§ **Exercise details**: Copy out each line that mentions the word "joints".

§ **Provided material**:
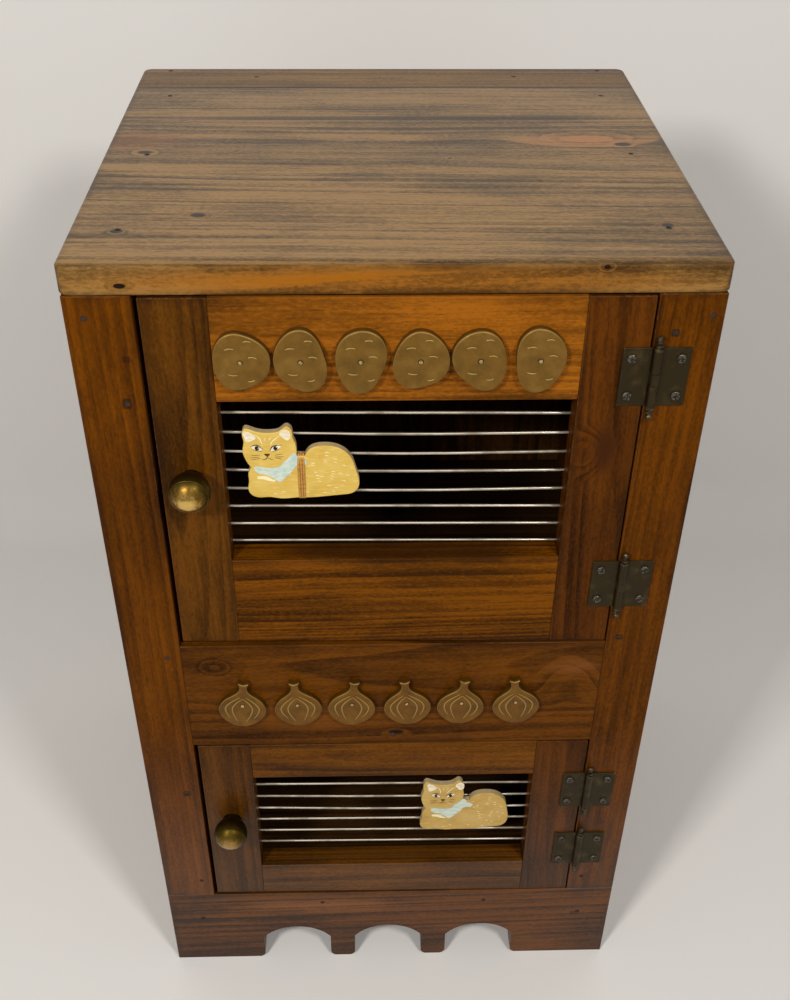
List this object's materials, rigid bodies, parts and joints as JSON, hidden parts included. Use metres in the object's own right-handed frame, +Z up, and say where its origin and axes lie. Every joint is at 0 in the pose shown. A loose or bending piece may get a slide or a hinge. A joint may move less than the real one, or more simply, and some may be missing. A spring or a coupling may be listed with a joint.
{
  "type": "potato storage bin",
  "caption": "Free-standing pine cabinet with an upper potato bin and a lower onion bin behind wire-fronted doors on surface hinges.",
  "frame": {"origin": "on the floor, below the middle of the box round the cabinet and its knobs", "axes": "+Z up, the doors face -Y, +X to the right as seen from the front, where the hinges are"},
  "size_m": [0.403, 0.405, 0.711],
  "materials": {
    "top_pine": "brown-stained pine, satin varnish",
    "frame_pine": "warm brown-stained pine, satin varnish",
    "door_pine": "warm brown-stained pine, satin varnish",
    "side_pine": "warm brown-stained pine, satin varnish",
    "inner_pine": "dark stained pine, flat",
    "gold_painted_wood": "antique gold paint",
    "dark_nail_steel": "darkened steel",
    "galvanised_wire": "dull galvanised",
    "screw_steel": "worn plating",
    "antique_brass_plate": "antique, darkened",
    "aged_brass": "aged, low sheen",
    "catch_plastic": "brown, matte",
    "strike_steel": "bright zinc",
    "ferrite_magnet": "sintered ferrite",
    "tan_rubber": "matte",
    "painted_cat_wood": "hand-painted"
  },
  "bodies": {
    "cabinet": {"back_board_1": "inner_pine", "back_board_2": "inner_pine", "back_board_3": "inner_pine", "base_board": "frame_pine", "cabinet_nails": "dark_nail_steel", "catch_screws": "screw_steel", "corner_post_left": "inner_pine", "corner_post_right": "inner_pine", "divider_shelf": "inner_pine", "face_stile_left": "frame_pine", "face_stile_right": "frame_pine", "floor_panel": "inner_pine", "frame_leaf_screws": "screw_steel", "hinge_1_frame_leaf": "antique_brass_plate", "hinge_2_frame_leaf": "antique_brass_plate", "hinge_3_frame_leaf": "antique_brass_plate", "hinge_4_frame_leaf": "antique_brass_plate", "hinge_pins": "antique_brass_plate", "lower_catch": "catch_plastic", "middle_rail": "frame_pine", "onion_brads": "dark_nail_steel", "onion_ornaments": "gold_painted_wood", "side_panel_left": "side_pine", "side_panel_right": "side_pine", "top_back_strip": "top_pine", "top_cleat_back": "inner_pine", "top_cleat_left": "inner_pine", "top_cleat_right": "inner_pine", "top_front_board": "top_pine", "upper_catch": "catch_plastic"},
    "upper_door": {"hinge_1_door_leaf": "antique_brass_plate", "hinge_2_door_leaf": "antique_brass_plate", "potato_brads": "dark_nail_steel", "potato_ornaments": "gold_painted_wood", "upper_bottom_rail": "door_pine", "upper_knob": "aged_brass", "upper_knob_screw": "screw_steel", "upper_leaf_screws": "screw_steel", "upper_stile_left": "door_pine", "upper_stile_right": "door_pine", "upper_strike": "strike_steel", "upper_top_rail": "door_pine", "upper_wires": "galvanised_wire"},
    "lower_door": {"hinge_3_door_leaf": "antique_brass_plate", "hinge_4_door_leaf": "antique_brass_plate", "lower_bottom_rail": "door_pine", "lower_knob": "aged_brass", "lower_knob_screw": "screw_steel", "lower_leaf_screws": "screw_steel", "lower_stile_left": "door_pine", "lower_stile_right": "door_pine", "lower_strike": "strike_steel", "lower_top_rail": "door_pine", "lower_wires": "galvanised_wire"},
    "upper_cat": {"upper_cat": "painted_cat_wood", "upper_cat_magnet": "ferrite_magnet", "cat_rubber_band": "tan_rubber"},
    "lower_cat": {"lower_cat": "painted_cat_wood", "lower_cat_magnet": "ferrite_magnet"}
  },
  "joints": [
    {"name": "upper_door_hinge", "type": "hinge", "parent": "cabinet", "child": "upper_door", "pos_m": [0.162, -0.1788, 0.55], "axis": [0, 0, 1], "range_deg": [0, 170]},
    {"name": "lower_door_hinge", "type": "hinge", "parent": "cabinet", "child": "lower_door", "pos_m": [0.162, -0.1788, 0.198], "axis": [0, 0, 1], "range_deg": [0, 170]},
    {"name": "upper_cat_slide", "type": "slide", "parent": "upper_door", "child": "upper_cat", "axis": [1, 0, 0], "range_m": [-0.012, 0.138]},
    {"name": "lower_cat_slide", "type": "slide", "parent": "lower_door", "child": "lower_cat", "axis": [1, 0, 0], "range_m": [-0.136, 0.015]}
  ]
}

§ **Finished task**:
List this object's materials, rigid bodies, parts and joints as JSON, hidden parts included. Use metres in the object's own right-handed frame, +Z up, and say where its origin and axes lie. Every joint is at 0 in the pose shown. A loose or bending piece may get a slide or a hinge. A joint may move less than the real one, or more simply, and some may be missing. A spring or a coupling may be listed with a joint.
  "joints": [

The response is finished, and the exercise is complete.